The Eagles are no more, but the band’s frequent frontman Don Henley is still going strong, touring with his latest album, “Cass County.”

From the title to its style of music and song list, it’s his “going-home album,” says Henley, who performs Sunday and Monday in Highland Park at the Ravinia Festival.

“The album’s been called country, it’s been called Americana, but, to me, it’s just music,” Henley says.

As a kid growing up in northeast Texas, he grew up listening to country music with his father when he visited work with him. He listened to Elvis Presley, a rocker influenced by country music, as well as the likes of Hank Williams, George Jones and Johnny Cash. Jones had agreed to work with Henley on the album but died before that happened.

DON HENLEY When: 7:30 p.m. Sunday and Monday Where: Ravinia Festival, Green Bay Road and Lake-Cook Road, Highland Park Tickets: $44-$205 Info: www.ravinia.org

Henley did get to sing with another of his heroes, Merle Haggard, on the song “It’s the Cost of Living” before Haggard’s passing.

“I’ve always had a pretty close relationship with Nashville,” Henley says.

He’s also had close relationships with many of the other performers he worked with on this album, having also worked with them in the past.

Working with other writers and performers on a solo album is different from collaborating in a band, Henley says.

“When you’re in a group, compromise is always necessary,” he says. “Everybody’s not always happy, and it’s not always easy.”

Some of the new songs are autobiographical, according to Henley, who says “Train in the Distance” is the most personal of them. It’s based on the childhood summers he spent at his grandparents’ home a few blocks from the railroad tracks.

He remembers how he and a friend would play around the tracks, placing a coin on the rails, jumping off the tracks when they heard a train and leaving the coin to be run over.

“The coins would still be hot, like red hot, from all of the heat and the friction,” Henley says.

Not that he recommends trying his old childhood trick. He and his crew tried to recreate his childhood memory for a photo shoot but were stopped by the police, who scolded them for “acting like a bunch of kids” — the point of the song.

Family is the central theme of the new album. Henley describes being a father as “the most important thing” to him.

At a concert in California in late July, his daughter told him a boy around 8 years old was singing the words to all of his songs. “It made me very glad to hear that,” he says.

He continues to be frustrated with the implications of digital music for the record industry. Henley and others are pushing Congress to change existing copyright legislation to protect music from theft. He says songwriters and young performers are hurt the most.

In an already difficult industry, he says, “When the popular song becomes worthless, then all those jobs disappear.”

Henley says he has ideas for at least two more albums and, despite all of the hits he’s had, won’t “rest on his laurels.” He’d like to do an album of ’60s soul and R&B, inspired by the Nashville station he used to listen to in bed at night, and also an album of modern torch songs.

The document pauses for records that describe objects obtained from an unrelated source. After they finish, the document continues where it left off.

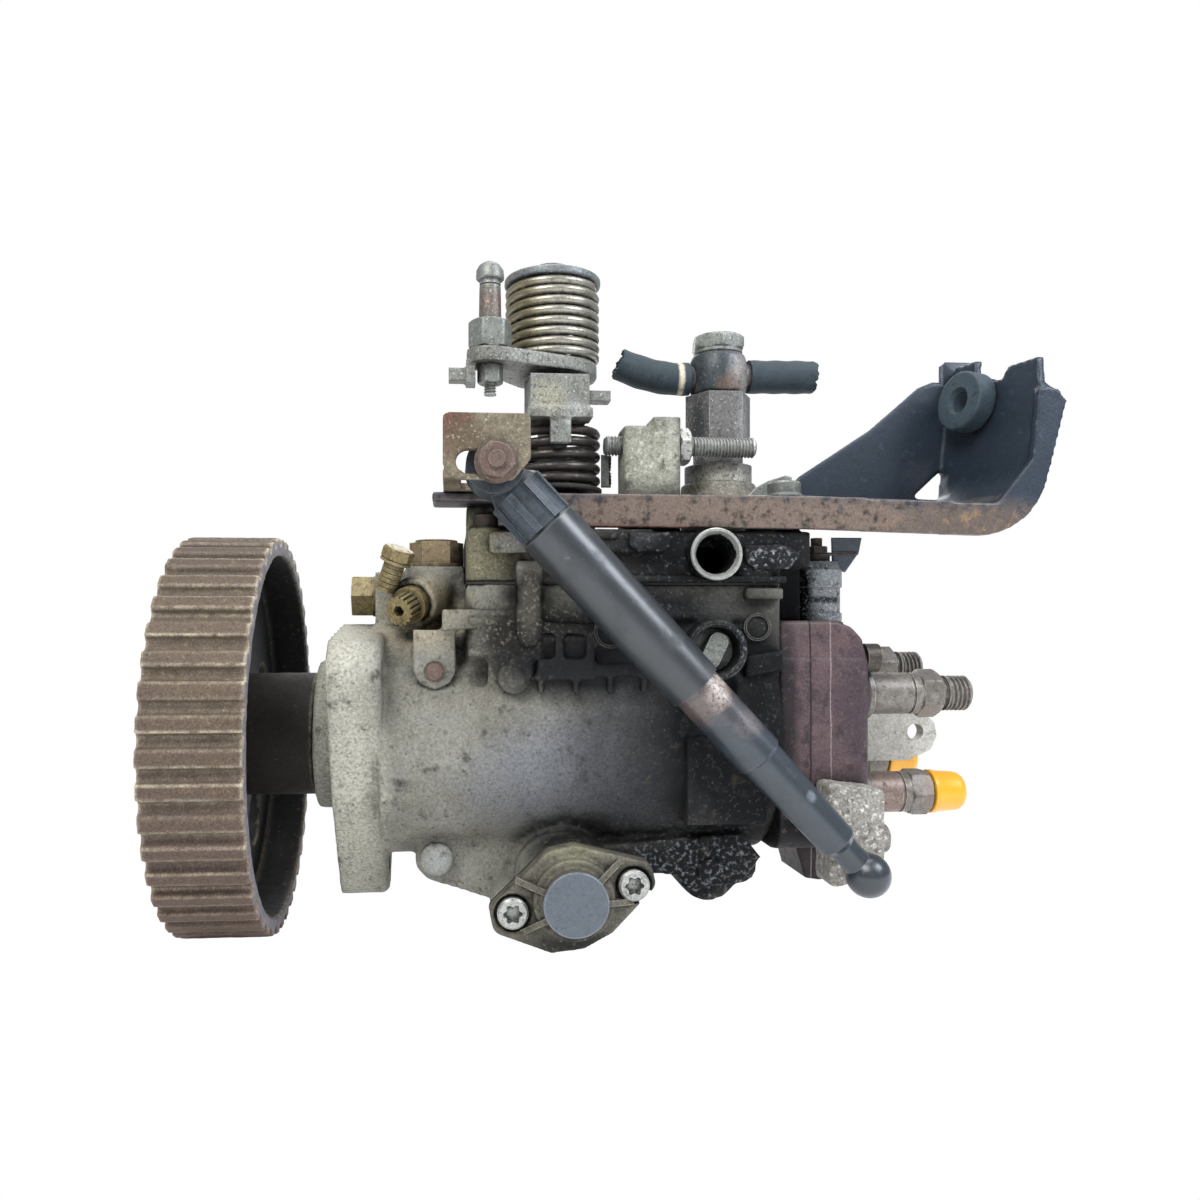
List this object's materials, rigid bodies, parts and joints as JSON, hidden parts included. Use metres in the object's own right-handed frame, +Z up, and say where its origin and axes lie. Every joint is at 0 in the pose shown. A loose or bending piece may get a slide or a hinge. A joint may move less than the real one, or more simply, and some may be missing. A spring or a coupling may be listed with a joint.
{
  "type": "diesel injection pump",
  "caption": "Rotary distributor diesel injection pump with toothed belt pulley, governor cover, throttle lever, cable bracket, damper strut and delivery outlets.",
  "frame": {"origin": "centre of the mounting flange's mating face, on the drive shaft's axis", "axes": "+X along the drive shaft from the pulley towards the outlets, +Z up towards the throttle lever, -Y is the side with the strut and the fuel inlet"},
  "size_m": [0.2815, 0.1397, 0.2233],
  "materials": {
    "cast_aluminium": "rough cast, oily dirt",
    "cover_aluminium": "rough cast, oily dirt",
    "pulley_steel": "sintered steel with brown rust",
    "shaft_steel": "ground",
    "dark_steel": "phosphated",
    "head_steel": "brown, oily",
    "valve_steel": "phosphated, worn",
    "seal_rubber": "matt",
    "gasket_fibre": "matt",
    "yellow_plastic": "glossy",
    "zinc_plate": "zinc plated",
    "bracket_paint": "dark paint with rust",
    "strut_plastic": "moulded, dull",
    "strut_paint": "worn paint",
    "spring_steel": "oily",
    "lever_zinc": "zinc plated, dull",
    "brass_fitting": "tarnished",
    "bronze_bush": "plain",
    "hose_rubber": "dusty"
  },
  "bodies": {
    "pump_body": {"pump_housing": "cast_aluminium", "oil_seal": "seal_rubber", "shaft_bush": "bronze_bush", "feed_ring": "shaft_steel", "governor_shaft": "shaft_steel", "lever_spindle": "shaft_steel", "plunger_springs": "spring_steel", "timing_spring": "spring_steel", "timing_gaskets": "gasket_fibre", "timing_covers": "cover_aluminium", "timing_screws": "dark_steel", "pressure_valve": "brass_fitting", "screw_plugs": "brass_fitting", "port_plug": "zinc_plate", "distributor_head": "head_steel", "head_screws": "dark_steel", "delivery_valve_holders": "valve_steel", "valve_lug_plate": "zinc_plate", "support_foot": "cast_aluminium", "stop_solenoid": "zinc_plate", "solenoid_terminal": "dark_steel", "governor_cover": "cover_aluminium", "cover_gasket": "gasket_fibre", "cover_screws": "dark_steel", "cable_bracket": "bracket_paint", "cable_grommet": "hose_rubber", "slot_bracket": "dark_steel", "bracket_bolts": "dark_steel", "lower_spring": "spring_steel", "adjusting_screw": "dark_steel", "overflow_adaptor": "valve_steel", "banjo_fitting": "valve_steel", "banjo_bolt": "valve_steel", "return_hoses": "hose_rubber"},
    "drive": {"belt_pulley": "pulley_steel", "drive_shaft": "shaft_steel", "shaft_key": "shaft_steel", "pulley_nut": "dark_steel", "feed_rotor": "shaft_steel", "drive_gear": "shaft_steel", "cam_plate": "shaft_steel", "pump_plunger": "shaft_steel"},
    "governor_cage": {"flyweight_cage": "shaft_steel", "flyweights": "shaft_steel"},
    "governor_slide": {"governor_sleeve": "shaft_steel"},
    "control_arm": {"control_lever": "shaft_steel"},
    "spill_collar": {"control_collar": "shaft_steel"},
    "timing": {"timing_piston": "shaft_steel"},
    "roller_carrier": {"roller_ring": "shaft_steel"},
    "cold_start": {"cold_start_shaft": "dark_steel"},
    "throttle": {"throttle_shaft": "shaft_steel", "throttle_lever": "lever_zinc", "lever_stud": "dark_steel", "spring_cap": "lever_zinc", "upper_spring": "spring_steel"},
    "strut_upper": {"strut_socket": "strut_plastic", "strut_sleeve": "strut_paint"},
    "strut_lower": {"strut_tube": "strut_paint"},
    "front_cap": {"dust_cap_front": "yellow_plastic"},
    "rear_cap": {"dust_cap_rear": "yellow_plastic"}
  },
  "joints": [
    {"name": "pump_drive_spin", "type": "hinge", "parent": "pump_body", "child": "drive", "pos_m": [0, 0, 0], "axis": [1, 0, 0], "continuous": true},
    {"name": "governor_spin", "type": "hinge", "parent": "pump_body", "child": "governor_cage", "pos_m": [0.05, 0, 0.04072], "axis": [1, 0, 0], "continuous": true},
    {"name": "throttle_swing", "type": "hinge", "parent": "pump_body", "child": "throttle", "pos_m": [0.071, -0.008, 0.1], "axis": [0, 0, 1], "range_deg": [0, 42]},
    {"name": "timing_piston_slide", "type": "slide", "parent": "pump_body", "child": "timing", "axis": [0, 1, 0], "range_m": [0, 0.007], "deforming": ["timing_spring"]},
    {"name": "roller_ring_turn", "type": "hinge", "parent": "pump_body", "child": "roller_carrier", "pos_m": [0.071, 0, 0], "axis": [1, 0, 0], "range_deg": [0, 9.9]},
    {"name": "governor_sleeve_slide", "type": "slide", "parent": "pump_body", "child": "governor_slide", "axis": [1, 0, 0], "range_m": [0, 0.004]},
    {"name": "control_lever_swing", "type": "hinge", "parent": "pump_body", "child": "control_arm", "pos_m": [0.108, 0, 0.024], "axis": [0, 1, 0], "range_deg": [0, 13.8]},
    {"name": "control_collar_slide", "type": "slide", "parent": "pump_body", "child": "spill_collar", "axis": [1, 0, 0], "range_m": [-0.0032, 0]},
    {"name": "cold_start_turn", "type": "hinge", "parent": "pump_body", "child": "cold_start", "pos_m": [0.0258, -0.02, 0.0445], "axis": [-0.4265, -0.8539, -0.2983], "range_deg": [0, 45]},
    {"name": "strut_swing", "type": "hinge", "parent": "pump_body", "child": "strut_upper", "pos_m": [0.049, -0.056, 0.0814], "axis": [0, -1, 0], "range_deg": [0, 55]},
    {"name": "strut_slide", "type": "slide", "parent": "strut_upper", "child": "strut_lower", "axis": [0.682, 0, -0.7314], "range_m": [-0.016, 0]},
    {"name": "dust_cap_front_pull", "type": "slide", "parent": "pump_body", "child": "front_cap", "axis": [1, 0, 0], "range_m": [0, 0.02]},
    {"name": "dust_cap_rear_pull", "type": "slide", "parent": "pump_body", "child": "rear_cap", "axis": [1, 0, 0], "range_m": [0, 0.02]}
  ],
  "couplings": [
    {"joint": "governor_spin", "follows": "pump_drive_spin", "ratio": -1.6},
    {"joint": "roller_ring_turn", "follows": "timing_piston_slide", "rad_per_m": 24.57},
    {"joint": "control_lever_swing", "follows": "governor_sleeve_slide", "rad_per_m": 59.9},
    {"joint": "control_collar_slide", "follows": "governor_sleeve_slide", "ratio": -0.778}
  ]
}
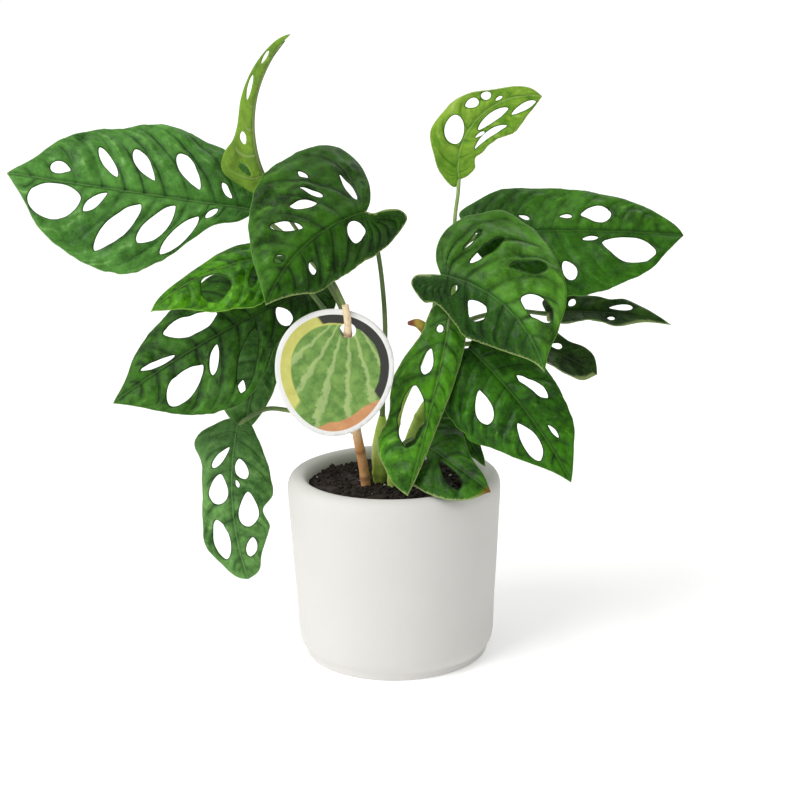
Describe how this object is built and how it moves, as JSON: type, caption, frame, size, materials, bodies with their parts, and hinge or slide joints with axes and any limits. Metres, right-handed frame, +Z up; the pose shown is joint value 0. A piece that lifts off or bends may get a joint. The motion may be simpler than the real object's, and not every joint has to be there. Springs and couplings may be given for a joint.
{
  "type": "potted monstera adansonii",
  "caption": "Leafy climbing house plant with holes in its heart-shaped leaves, on thin stems, rooted in soil in a round white ceramic pot, with a blank rounded plant tag hung on one stem.",
  "frame": {"origin": "centre of the pot's flat base, on the surface it stands on", "axes": "+Z up along the pot's axis; +X to the right and -Y towards the viewer as the plant is usually seen"},
  "size_m": [0.4391, 0.1628, 0.4183],
  "materials": {
    "pot_ceramic": "matte",
    "soil": "matte",
    "woody_stem": "satin",
    "green_stem": "satin",
    "leaf": "satin",
    "young_leaf": "satin",
    "new_shoot": "satin",
    "tag_card": "satin"
  },
  "bodies": {
    "root": {"pot": "pot_ceramic", "soil": "soil", "woody_stem": "woody_stem", "middle_stem": "green_stem", "shoot_stem": "green_stem", "main_stem": "green_stem", "leaf_far_left": "leaf", "leaf_top_left_young": "young_leaf", "leaf_front_left": "leaf", "leaf_mid_left": "leaf", "leaf_low_left": "leaf", "leaf_back_left": "leaf", "leaf_hanging": "leaf", "leaf_top_right_young": "young_leaf", "leaf_far_right": "leaf", "leaf_front_right": "leaf", "leaf_curled_right": "leaf", "leaf_small_right": "leaf", "leaf_low_right": "leaf", "leaf_centre": "leaf", "leaf_over_rim": "leaf", "leaf_inner": "leaf", "new_shoot": "new_shoot", "tag": "tag_card"}
  },
  "joints": []
}
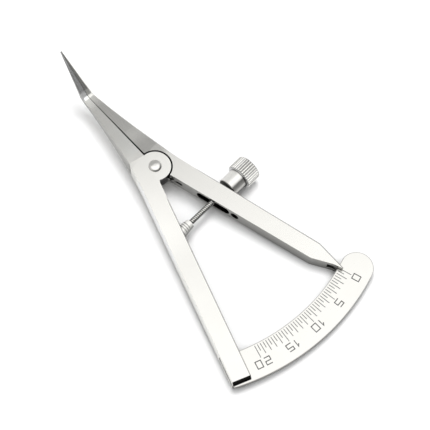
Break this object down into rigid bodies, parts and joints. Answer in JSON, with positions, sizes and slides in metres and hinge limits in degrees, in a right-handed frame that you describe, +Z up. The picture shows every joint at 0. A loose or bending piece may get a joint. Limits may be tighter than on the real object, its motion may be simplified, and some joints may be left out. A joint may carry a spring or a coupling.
{
  "type": "lever caliper with thumb-nut adjustment",
  "caption": "Small two-arm lever caliper: upturned pointed tips, half-lap riveted pivot, engraved arc scale and a knurled thumb nut on a threaded stud that opens and closes the tips.",
  "frame": {"origin": "on the pivot's axis, level with the two arms' flat underside", "axes": "+Z up through the pivot to the engraved side, +Y from the pivot to the closed tips, +X towards the moving arm and the thumb nut"},
  "size_m": [0.0463, 0.0943, 0.0131],
  "materials": {
    "satin_steel": "satin",
    "plate_steel": "satin, engraved",
    "bright_steel": "bright turned",
    "thread_steel": "machined thread",
    "spring_steel": "rolled strip"
  },
  "bodies": {
    "fixed": {"fixed_arm": "satin_steel", "scale_plate": "plate_steel", "plate_pin_1": "satin_steel", "plate_pin_2": "satin_steel", "pivot_rivet": "bright_steel", "threaded_stud": "thread_steel"},
    "moving": {"moving_arm": "satin_steel", "leaf_spring": "spring_steel"},
    "sleeve": {"thrust_sleeve": "bright_steel"},
    "thumb": {"thumb_nut": "bright_steel"},
    "lock": {"lock_nut": "bright_steel"}
  },
  "joints": [
    {"name": "arm_pivot", "type": "hinge", "parent": "fixed", "child": "moving", "pos_m": [0, 0, 0], "axis": [0, 0, -1], "range_deg": [0, 25]},
    {"name": "nut_travel", "type": "slide", "parent": "fixed", "child": "sleeve", "axis": [-0.9952, -0.0976, 0], "range_m": [0, 0.00682]},
    {"name": "thumb_spin", "type": "hinge", "parent": "sleeve", "child": "thumb", "pos_m": [0.0165, -0.01446, 0.00185], "axis": [-0.9952, -0.0976, 0], "range_deg": [0, 4900]},
    {"name": "lock_nut_turn", "type": "hinge", "parent": "fixed", "child": "lock", "pos_m": [-0.0038, -0.01645, 0.00185], "axis": [-0.9952, -0.0976, 0], "range_deg": [0, 360]}
  ],
  "couplings": [
    {"joint": "nut_travel", "follows": "arm_pivot", "m_per_rad": 0.015584},
    {"joint": "thumb_spin", "follows": "arm_pivot", "ratio": 195.84}
  ]
}
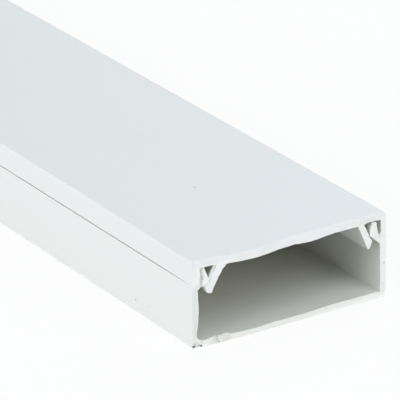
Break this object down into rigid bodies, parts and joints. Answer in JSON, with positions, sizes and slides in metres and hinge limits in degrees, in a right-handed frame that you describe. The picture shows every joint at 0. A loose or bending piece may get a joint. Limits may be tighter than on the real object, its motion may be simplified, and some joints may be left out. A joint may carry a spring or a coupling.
{
  "type": "mini trunking",
  "caption": "Rectangular cable trunking: a plain-walled channel with inturned snap lips, closed by a flat clip-on lid that also slides along it.",
  "frame": {"origin": "middle of the back face, the flat underside of the base that lies against the wall or floor", "axes": "+X across the trunking, +Y along its length, +Z out from the back face towards the lid"},
  "size_m": [0.04, 2, 0.016],
  "materials": {
    "white_pvc": "satin"
  },
  "bodies": {
    "base": {"trunking_base": "white_pvc"},
    "lid": {"snap_lid": "white_pvc"}
  },
  "joints": [
    {"name": "lid_slide", "type": "slide", "parent": "base", "child": "lid", "axis": [0, 1, 0], "range_m": [-1.9, 1.9]}
  ]
}
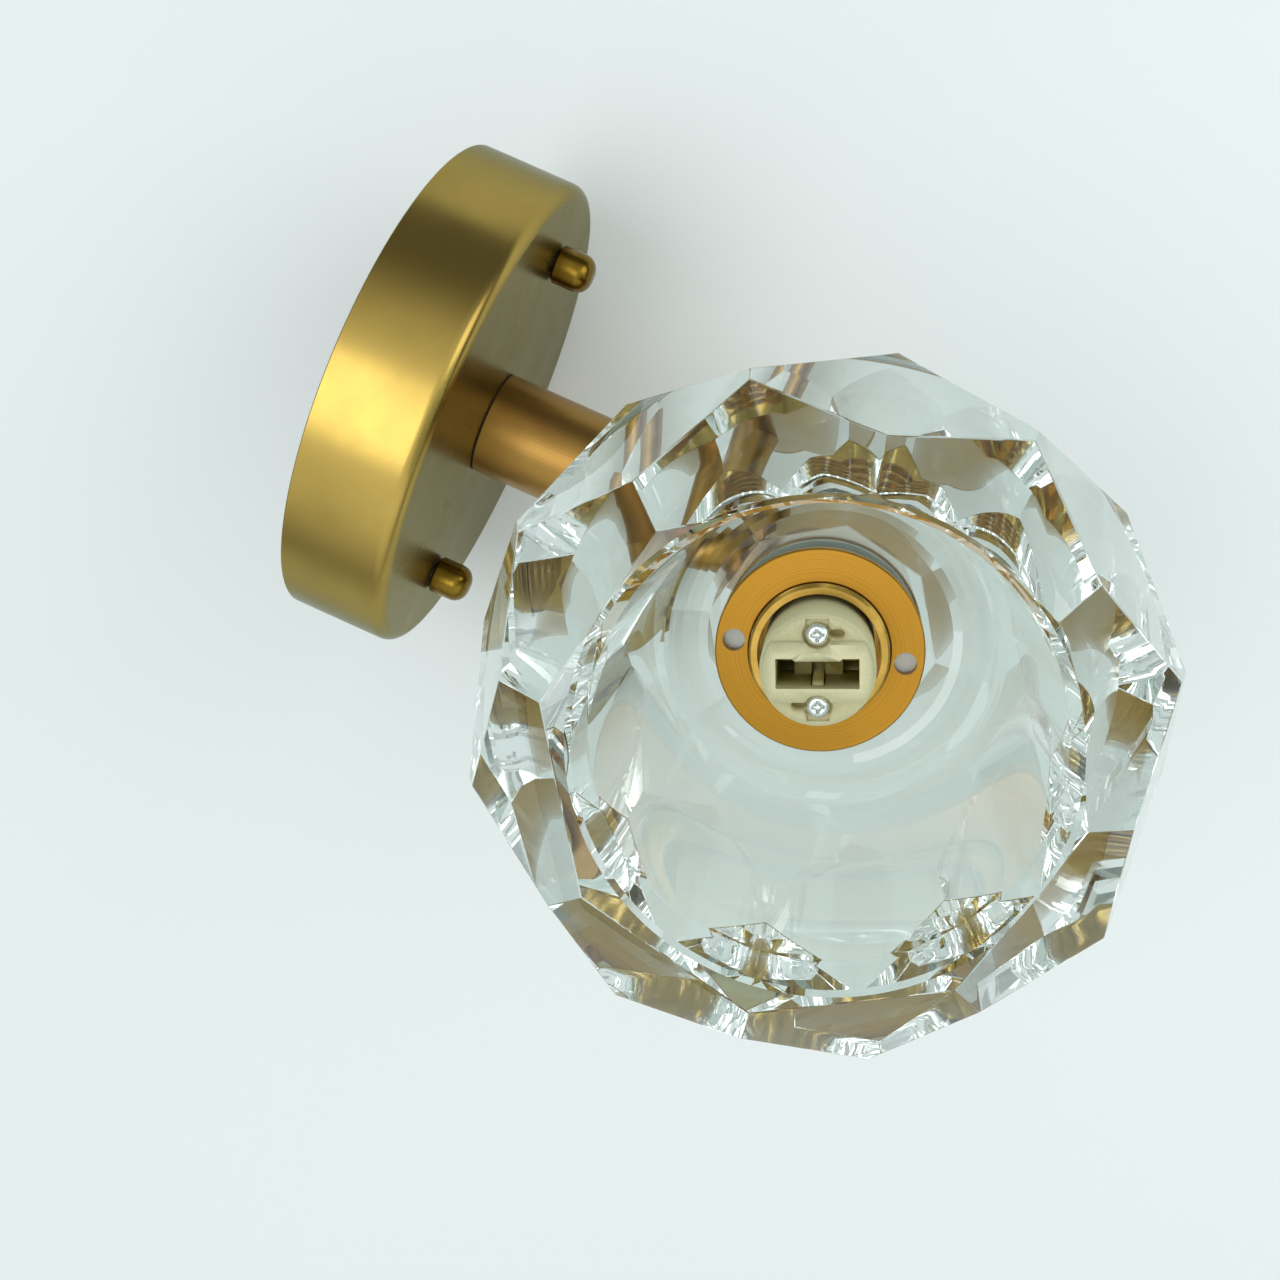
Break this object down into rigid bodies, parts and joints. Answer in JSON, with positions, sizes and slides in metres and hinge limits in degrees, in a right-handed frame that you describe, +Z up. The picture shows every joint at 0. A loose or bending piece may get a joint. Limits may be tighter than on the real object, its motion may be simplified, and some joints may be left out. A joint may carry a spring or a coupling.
{
  "type": "wall sconce",
  "caption": "Wall uplight: round brass canopy, straight brass arm and upright cup carrying a thick faceted crystal bowl round a two-pin ceramic lampholder.",
  "frame": {"origin": "middle of the wall bracket's back face, on the wall plane and on the axis of the arm", "axes": "+Y into the wall, so the sconce stands out along -Y; +Z up, the way the crystal bowl opens; +X to the right seen from the room"},
  "size_m": [0.12, 0.1721, 0.215],
  "materials": {
    "zinc_steel": "zinc plated",
    "brass_lacquered": "polished and lacquered",
    "brass_satin": "satin brushed",
    "brass_plain": "as turned",
    "brass_turned": "fine lathe lines",
    "nylon": "moulded",
    "steatite": "unglazed, slightly waxy",
    "contact_bronze": "sprung strip",
    "gasket_rubber": "translucent silicone",
    "crystal": "ground and polished facets"
  },
  "bodies": {
    "sconce": {"wall_bracket": "zinc_steel", "bracket_studs": "zinc_steel", "stud_lock_nuts": "zinc_steel", "earth_screw": "brass_plain", "earth_washer": "zinc_steel", "canopy": "brass_lacquered", "arm_tube": "brass_satin", "arm_wall_bush": "brass_plain", "arm_cup_bush": "brass_plain", "arm_rod": "zinc_steel", "wire_bush": "nylon", "wall_washer": "zinc_steel", "wall_nut": "zinc_steel", "saddle_washer": "zinc_steel", "cup_nut": "zinc_steel", "socket_cup": "brass_satin", "cup_base_cap": "brass_satin", "cup_lid": "brass_plain", "head_nipple": "zinc_steel", "head_nut_lower": "zinc_steel", "head_nut_upper": "zinc_steel", "socket_sleeve": "brass_plain", "holder_saddle": "zinc_steel", "lampholder_body": "steatite", "lampholder_cover": "steatite", "contact_clips": "contact_bronze", "socket_screws": "zinc_steel", "lower_gasket": "gasket_rubber"},
    "right_nut": {"cap_nut_right": "brass_lacquered"},
    "left_nut": {"cap_nut_left": "brass_lacquered"},
    "shade": {"crystal_shade": "crystal", "upper_gasket": "gasket_rubber"},
    "ring": {"retaining_ring": "brass_turned"}
  },
  "joints": [
    {"name": "right_nut_turn", "type": "hinge", "parent": "sconce", "child": "right_nut", "pos_m": [0.0415, -0.0258, 0], "axis": [0, 1, 0], "continuous": true},
    {"name": "left_nut_turn", "type": "hinge", "parent": "sconce", "child": "left_nut", "pos_m": [-0.0415, -0.0258, 0], "axis": [0, 1, 0], "continuous": true},
    {"name": "shade_lift", "type": "slide", "parent": "sconce", "child": "shade", "axis": [0, 0, 1], "range_m": [0, 0.05]},
    {"name": "ring_turn", "type": "hinge", "parent": "shade", "child": "ring", "pos_m": [0, -0.1154, 0.085], "axis": [0, 0, 1], "continuous": true}
  ]
}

He doesn’t plan to stop giving fans what they come for, though.

“I fully realize what the old songs mean to people and that they were an integral part of their lives,” Henley says. “That keeps it fresh for me, knowing that people are making a strong connection to the past.”

The Eagles disbanded in March after a tribute to co-founder Glenn Frey, who died in January. He talks about one of the band’s biggest hits, “Hotel California,” whose cryptic lyrics some fans still struggle to figure out.

“It’s about illusion,” Henley says — the illusion of the music business and of the American dream.

But he’s fine with people finding their own meaning in any song.

“Good poetry and good songwriting are left open to any number of interpretations,” he says.